§ **DATA SHOWN**:
※ ※ ※
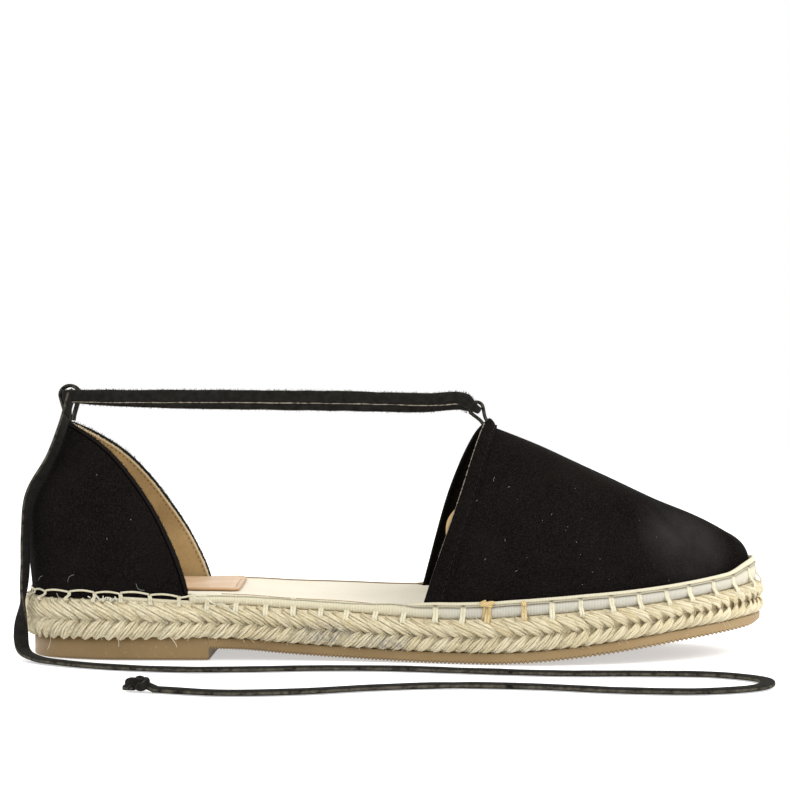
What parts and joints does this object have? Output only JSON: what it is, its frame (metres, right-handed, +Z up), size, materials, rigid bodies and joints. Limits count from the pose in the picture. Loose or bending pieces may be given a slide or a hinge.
※ ※ ※
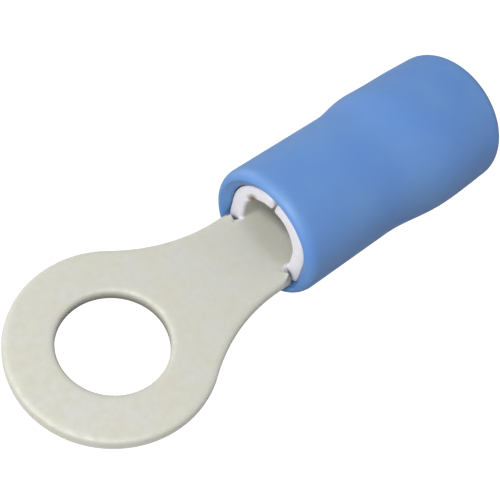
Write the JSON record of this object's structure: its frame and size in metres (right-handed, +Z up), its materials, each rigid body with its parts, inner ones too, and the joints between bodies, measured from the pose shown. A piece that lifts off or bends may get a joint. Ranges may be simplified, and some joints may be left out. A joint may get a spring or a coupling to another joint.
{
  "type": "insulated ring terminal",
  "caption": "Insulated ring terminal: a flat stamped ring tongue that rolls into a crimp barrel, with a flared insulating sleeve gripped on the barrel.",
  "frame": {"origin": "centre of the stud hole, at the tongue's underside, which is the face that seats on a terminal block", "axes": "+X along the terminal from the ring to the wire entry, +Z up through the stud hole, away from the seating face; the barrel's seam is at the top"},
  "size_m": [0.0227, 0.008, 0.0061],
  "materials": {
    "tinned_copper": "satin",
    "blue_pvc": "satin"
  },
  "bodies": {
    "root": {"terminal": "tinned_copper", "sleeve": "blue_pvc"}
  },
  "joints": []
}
※ ※ ※
Give the number of lines containing the word "that". No other answer is needed.

3